Yes, few tell the truth. Including, foremost, the president.

[Update late morning]

“The worst bill since the 1930s.” An interview with economist Robert Barro.

[Evening update]

He’s doing the press conference now, and repeating the stupid, false history that we’ve done nothing in the past eight years except tax cuts. I want to throw a shoe at him.

[Bumped from this morning]

[Update a few minutes later]

He claims that he’s been “civil” and “respectable.” I don’t think that it’s either civil or respectable to set up strawman arguments based on a false history, and kick them down. And now he’s claiming that there are no earmarks in this package? Please.

This Is Stimulus?

One of the (no doubt many) economic time bombs in the bill could force employers to extend COBRA for decades. What’s the problem?
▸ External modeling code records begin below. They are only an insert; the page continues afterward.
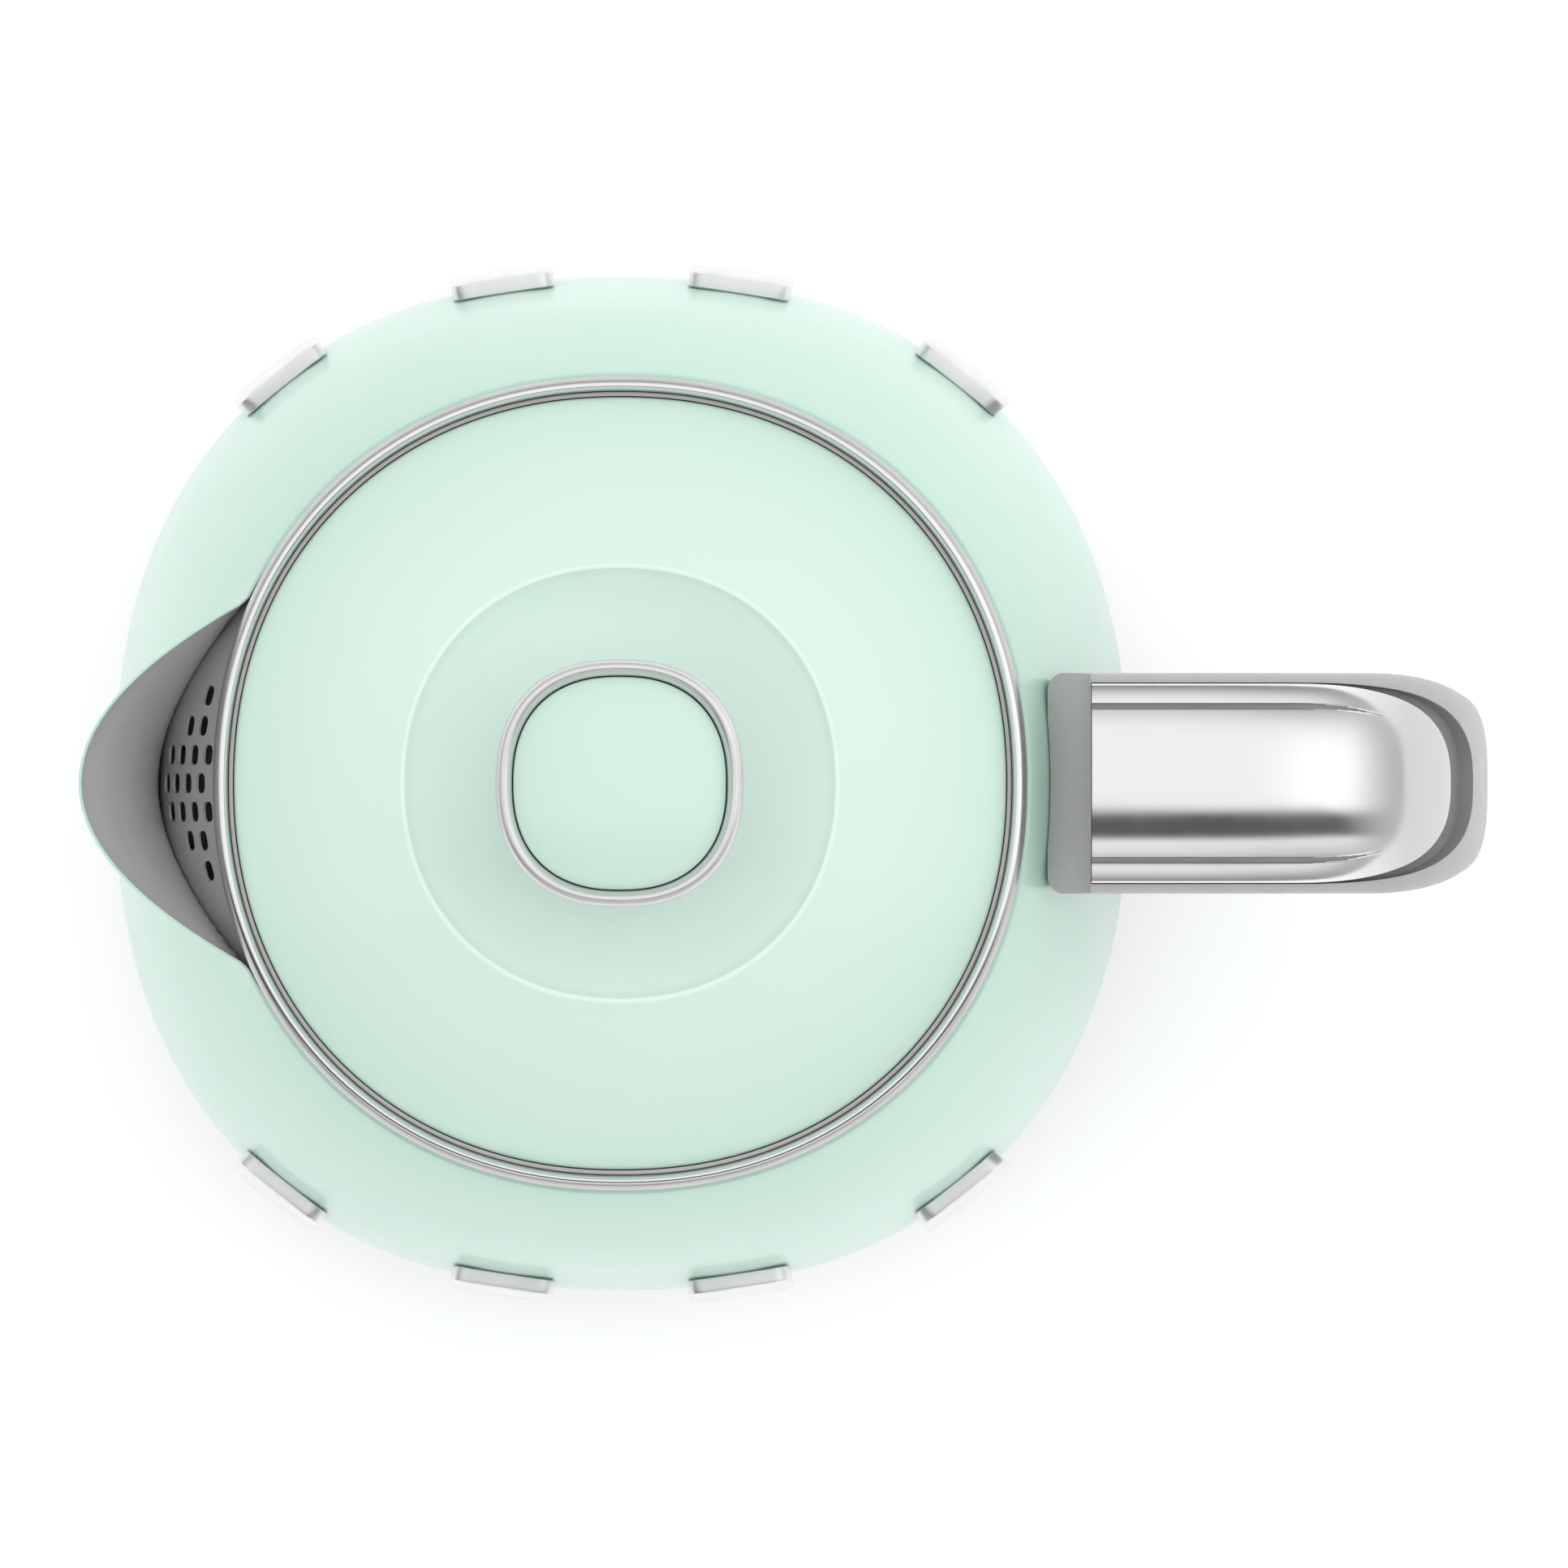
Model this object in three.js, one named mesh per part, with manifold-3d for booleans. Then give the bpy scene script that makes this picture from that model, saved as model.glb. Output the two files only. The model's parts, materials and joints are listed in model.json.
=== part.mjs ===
// A compact retro jug kettle on a swivelling power base, modelled in millimetres with +Z up.
// The origin is on the jug's axis at floor level. The handle points along +X and the spout along -X.
//
// The kettle comes apart into a power base, a round socket that drops on the base's connector, the jug
// with its handle, a lid that lifts straight off, a switch lever, and the rocker that the lever works.
// Every plan outline is a soft square: a superellipse, close to a circle but fuller at its corners.

import * as THREE from "three";
import { mergeVertices } from "three/addons/utils/BufferGeometryUtils.js";
import Module from "manifold-3d";

const wasm = await Module();
wasm.setup();

// ---- driving dimensions ----

const GAP = 0.3; // left between pieces that touch on the real kettle
const WALL = 1.2; // sheet of the body shell
const SIDES = 36; // facets round the body, rim and lid, which nest without crossing
const SMALL_SIDES = 20; // facets round the knob, the connector and other small turned pieces

// body: half-width against height is a superellipse that is widest at BODY_WIDEST_Z
const BODY_HALF = 71.8;
const BODY_WIDEST_Z = 66;
const BODY_BOTTOM_Z = 20;
const BODY_TOP_Z = 163;
const BODY_CURVE = 2.6; // exponent of the side outline
const BODY_RISE = 134.2; // height at which the upper outline would close
const BODY_DROP = 94; // depth at which the lower outline would close

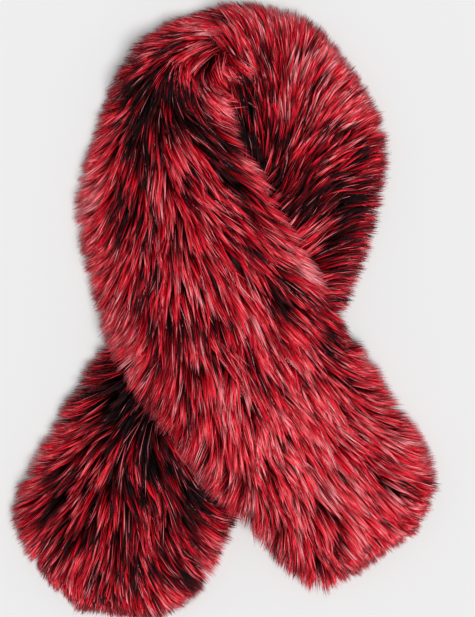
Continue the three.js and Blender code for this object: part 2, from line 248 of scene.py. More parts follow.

The HR departments for large employers are looking at this provision with great alarm, as indicated in this policy brief. PricewaterhouseCoopers produced an analysis which pegs the ten-year cost of this provision at $39 billion to $65 billion just for those current COBRA-eligible workers age 55 to 64. The estimated costs would be even higher if the analysis assumed, as is reasonable, that many more workers would elect early retirement if they were assured of access to group-rated insurance.

What would employers do if faced with the costs of implementing this provision? It’s fairly predictable. They would hire fewer workers, and pay their current employees less. Not exactly “stimulus.”

Indeed, this is exactly the kind of complex provision which should be considered by Congress only after careful study and a hearing or two to avoid unintended consequences. Certainly it has no business on a bill purportedly aimed at promoting short-term job growth. Unfortunately, logic and reason may not be enough to prevail in the current mad-dash rush to “pass something.”

I suspect that most of the bill is like that. This is madness. The Founders would be appalled at what has happened to the Republic.